[start of INFORMATION PROVIDED]

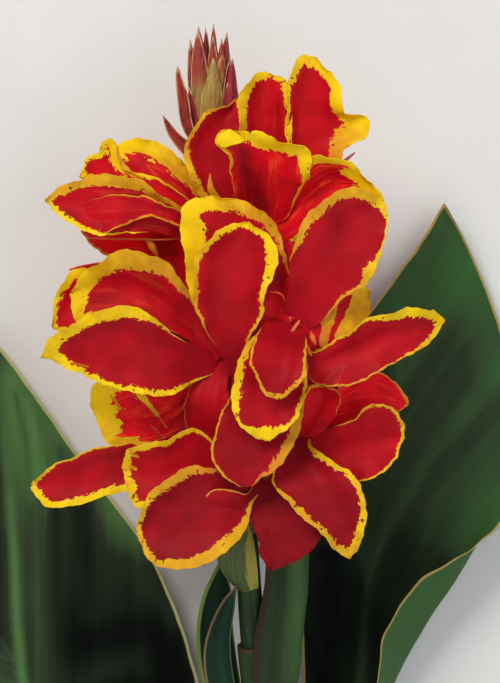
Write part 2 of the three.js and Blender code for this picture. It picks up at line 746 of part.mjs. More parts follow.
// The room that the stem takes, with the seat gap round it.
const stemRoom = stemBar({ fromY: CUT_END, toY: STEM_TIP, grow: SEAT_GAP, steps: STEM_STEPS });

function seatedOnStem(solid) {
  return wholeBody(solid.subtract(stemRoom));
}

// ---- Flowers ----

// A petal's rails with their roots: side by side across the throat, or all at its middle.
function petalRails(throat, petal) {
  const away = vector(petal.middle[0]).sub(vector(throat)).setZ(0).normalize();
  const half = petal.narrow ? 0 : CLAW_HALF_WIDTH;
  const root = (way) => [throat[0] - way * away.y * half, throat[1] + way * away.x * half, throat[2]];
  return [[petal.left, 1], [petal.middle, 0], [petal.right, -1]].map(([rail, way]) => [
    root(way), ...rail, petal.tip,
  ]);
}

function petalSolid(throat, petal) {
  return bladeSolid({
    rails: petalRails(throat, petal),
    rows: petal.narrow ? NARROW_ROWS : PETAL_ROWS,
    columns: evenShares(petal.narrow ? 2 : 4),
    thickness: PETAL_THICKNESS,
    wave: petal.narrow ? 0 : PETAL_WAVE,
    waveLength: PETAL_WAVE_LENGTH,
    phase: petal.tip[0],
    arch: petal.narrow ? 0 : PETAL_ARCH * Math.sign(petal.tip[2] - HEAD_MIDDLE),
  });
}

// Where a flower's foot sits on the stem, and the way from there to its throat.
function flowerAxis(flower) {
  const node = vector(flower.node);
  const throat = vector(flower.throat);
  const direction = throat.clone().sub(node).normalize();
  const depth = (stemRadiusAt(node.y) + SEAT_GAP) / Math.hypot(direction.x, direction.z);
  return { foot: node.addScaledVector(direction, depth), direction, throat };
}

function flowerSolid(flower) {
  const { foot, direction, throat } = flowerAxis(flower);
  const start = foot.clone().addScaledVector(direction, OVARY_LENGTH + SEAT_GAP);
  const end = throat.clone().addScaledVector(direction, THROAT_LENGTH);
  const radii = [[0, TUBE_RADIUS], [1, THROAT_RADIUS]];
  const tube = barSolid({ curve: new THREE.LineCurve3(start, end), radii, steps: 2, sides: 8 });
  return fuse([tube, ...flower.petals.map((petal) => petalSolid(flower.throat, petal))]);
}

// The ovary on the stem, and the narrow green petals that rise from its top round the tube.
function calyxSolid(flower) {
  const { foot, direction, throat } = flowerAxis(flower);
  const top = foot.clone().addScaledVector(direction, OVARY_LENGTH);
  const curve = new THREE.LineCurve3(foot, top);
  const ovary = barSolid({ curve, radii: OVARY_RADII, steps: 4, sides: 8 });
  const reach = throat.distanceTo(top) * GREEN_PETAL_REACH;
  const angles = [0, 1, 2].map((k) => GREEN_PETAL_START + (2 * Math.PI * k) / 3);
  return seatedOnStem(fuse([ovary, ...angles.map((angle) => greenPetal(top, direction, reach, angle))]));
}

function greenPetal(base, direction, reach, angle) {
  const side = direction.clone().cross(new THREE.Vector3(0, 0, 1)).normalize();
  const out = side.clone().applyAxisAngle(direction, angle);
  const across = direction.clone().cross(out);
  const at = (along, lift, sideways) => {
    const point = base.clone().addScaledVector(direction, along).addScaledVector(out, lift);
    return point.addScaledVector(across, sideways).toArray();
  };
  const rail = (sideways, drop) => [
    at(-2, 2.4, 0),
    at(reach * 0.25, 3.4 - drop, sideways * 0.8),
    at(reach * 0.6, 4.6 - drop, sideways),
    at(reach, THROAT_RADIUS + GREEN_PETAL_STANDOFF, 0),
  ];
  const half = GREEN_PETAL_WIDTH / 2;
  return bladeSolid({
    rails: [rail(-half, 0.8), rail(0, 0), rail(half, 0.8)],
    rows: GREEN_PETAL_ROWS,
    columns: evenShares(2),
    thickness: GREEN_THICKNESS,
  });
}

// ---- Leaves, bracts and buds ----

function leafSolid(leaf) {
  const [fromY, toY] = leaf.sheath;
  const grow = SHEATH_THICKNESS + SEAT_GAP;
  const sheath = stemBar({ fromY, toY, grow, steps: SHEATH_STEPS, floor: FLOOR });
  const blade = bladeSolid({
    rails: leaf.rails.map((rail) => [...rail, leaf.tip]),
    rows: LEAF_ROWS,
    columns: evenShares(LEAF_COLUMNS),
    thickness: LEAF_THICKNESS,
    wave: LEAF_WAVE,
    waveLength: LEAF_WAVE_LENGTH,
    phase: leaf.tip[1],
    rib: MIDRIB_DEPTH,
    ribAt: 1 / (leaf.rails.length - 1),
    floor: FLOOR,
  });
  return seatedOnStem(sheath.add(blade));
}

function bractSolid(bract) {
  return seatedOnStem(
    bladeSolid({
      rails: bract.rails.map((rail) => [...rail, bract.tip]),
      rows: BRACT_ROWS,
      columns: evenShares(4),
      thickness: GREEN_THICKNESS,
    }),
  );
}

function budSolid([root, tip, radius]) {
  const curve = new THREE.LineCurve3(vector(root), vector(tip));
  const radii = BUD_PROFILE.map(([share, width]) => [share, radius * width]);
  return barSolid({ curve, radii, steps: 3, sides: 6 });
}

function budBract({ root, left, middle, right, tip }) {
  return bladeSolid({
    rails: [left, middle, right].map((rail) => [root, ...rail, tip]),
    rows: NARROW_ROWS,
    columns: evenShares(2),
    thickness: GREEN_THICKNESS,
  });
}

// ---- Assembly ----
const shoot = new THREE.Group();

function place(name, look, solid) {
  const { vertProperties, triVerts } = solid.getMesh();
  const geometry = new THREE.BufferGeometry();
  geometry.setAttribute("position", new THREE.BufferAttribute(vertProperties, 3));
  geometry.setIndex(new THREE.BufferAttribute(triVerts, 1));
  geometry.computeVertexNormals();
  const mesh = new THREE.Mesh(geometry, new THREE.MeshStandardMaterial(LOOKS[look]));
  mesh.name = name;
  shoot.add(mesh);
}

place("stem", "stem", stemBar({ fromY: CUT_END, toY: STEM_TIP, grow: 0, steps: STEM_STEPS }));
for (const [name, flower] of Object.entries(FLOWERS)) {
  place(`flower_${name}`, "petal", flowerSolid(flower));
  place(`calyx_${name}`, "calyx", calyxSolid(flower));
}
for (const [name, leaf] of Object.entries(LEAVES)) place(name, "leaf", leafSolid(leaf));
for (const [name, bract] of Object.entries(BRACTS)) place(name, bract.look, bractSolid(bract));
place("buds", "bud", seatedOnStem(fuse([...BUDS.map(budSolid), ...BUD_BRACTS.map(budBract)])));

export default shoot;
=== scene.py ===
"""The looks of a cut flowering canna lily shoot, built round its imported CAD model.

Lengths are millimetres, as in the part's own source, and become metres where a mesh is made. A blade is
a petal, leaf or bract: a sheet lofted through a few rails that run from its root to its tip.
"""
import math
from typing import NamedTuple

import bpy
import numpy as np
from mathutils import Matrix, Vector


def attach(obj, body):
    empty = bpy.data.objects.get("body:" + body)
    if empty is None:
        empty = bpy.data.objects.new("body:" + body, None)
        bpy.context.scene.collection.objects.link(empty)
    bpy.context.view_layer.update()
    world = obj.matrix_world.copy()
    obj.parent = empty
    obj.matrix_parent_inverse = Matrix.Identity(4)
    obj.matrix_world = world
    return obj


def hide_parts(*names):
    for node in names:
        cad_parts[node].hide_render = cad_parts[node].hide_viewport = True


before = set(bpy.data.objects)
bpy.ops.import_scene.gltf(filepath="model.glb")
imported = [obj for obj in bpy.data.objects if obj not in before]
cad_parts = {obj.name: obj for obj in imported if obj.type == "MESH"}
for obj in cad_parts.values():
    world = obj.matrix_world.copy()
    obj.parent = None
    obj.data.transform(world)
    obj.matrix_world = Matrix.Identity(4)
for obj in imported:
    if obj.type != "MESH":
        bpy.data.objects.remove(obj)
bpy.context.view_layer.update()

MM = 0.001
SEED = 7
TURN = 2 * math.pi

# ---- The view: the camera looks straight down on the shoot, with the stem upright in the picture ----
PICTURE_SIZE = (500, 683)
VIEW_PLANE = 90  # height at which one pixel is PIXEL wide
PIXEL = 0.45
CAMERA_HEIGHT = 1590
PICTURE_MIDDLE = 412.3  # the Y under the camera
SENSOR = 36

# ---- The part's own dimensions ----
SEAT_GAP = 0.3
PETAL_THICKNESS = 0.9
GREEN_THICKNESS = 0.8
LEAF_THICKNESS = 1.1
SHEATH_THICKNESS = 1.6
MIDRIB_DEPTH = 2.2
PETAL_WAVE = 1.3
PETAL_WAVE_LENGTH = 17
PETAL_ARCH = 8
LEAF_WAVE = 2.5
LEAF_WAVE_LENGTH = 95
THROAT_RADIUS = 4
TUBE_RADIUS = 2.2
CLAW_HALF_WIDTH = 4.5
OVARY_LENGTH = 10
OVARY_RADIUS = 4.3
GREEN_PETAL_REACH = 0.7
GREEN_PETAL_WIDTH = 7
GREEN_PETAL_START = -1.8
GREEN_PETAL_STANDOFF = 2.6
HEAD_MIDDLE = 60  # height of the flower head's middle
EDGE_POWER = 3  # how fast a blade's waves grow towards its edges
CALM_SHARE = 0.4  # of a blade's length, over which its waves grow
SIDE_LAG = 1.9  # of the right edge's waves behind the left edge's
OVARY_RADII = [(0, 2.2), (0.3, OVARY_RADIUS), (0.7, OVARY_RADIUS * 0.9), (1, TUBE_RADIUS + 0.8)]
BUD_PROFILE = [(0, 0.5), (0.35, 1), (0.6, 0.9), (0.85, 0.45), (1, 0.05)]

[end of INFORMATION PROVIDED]

Give back, exactly as written, the lines from the one with "for node in" to the last line.

### WRITTEN ANSWER:
    for node in names:
        cad_parts[node].hide_render = cad_parts[node].hide_viewport = True


before = set(bpy.data.objects)
bpy.ops.import_scene.gltf(filepath="model.glb")
imported = [obj for obj in bpy.data.objects if obj not in before]
cad_parts = {obj.name: obj for obj in imported if obj.type == "MESH"}
for obj in cad_parts.values():
    world = obj.matrix_world.copy()
    obj.parent = None
    obj.data.transform(world)
    obj.matrix_world = Matrix.Identity(4)
for obj in imported:
    if obj.type != "MESH":
        bpy.data.objects.remove(obj)
bpy.context.view_layer.update()

MM = 0.001
SEED = 7
TURN = 2 * math.pi

# ---- The view: the camera looks straight down on the shoot, with the stem upright in the picture ----
PICTURE_SIZE = (500, 683)
VIEW_PLANE = 90  # height at which one pixel is PIXEL wide
PIXEL = 0.45
CAMERA_HEIGHT = 1590
PICTURE_MIDDLE = 412.3  # the Y under the camera
SENSOR = 36

# ---- The part's own dimensions ----
SEAT_GAP = 0.3
PETAL_THICKNESS = 0.9
GREEN_THICKNESS = 0.8
LEAF_THICKNESS = 1.1
SHEATH_THICKNESS = 1.6
MIDRIB_DEPTH = 2.2
PETAL_WAVE = 1.3
PETAL_WAVE_LENGTH = 17
PETAL_ARCH = 8
LEAF_WAVE = 2.5
LEAF_WAVE_LENGTH = 95
THROAT_RADIUS = 4
TUBE_RADIUS = 2.2
CLAW_HALF_WIDTH = 4.5
OVARY_LENGTH = 10
OVARY_RADIUS = 4.3
GREEN_PETAL_REACH = 0.7
GREEN_PETAL_WIDTH = 7
GREEN_PETAL_START = -1.8
GREEN_PETAL_STANDOFF = 2.6
HEAD_MIDDLE = 60  # height of the flower head's middle
EDGE_POWER = 3  # how fast a blade's waves grow towards its edges
CALM_SHARE = 0.4  # of a blade's length, over which its waves grow
SIDE_LAG = 1.9  # of the right edge's waves behind the left edge's
OVARY_RADII = [(0, 2.2), (0.3, OVARY_RADIUS), (0.7, OVARY_RADIUS * 0.9), (1, TUBE_RADIUS + 0.8)]
BUD_PROFILE = [(0, 0.5), (0.35, 1), (0.6, 0.9), (0.85, 0.45), (1, 0.05)]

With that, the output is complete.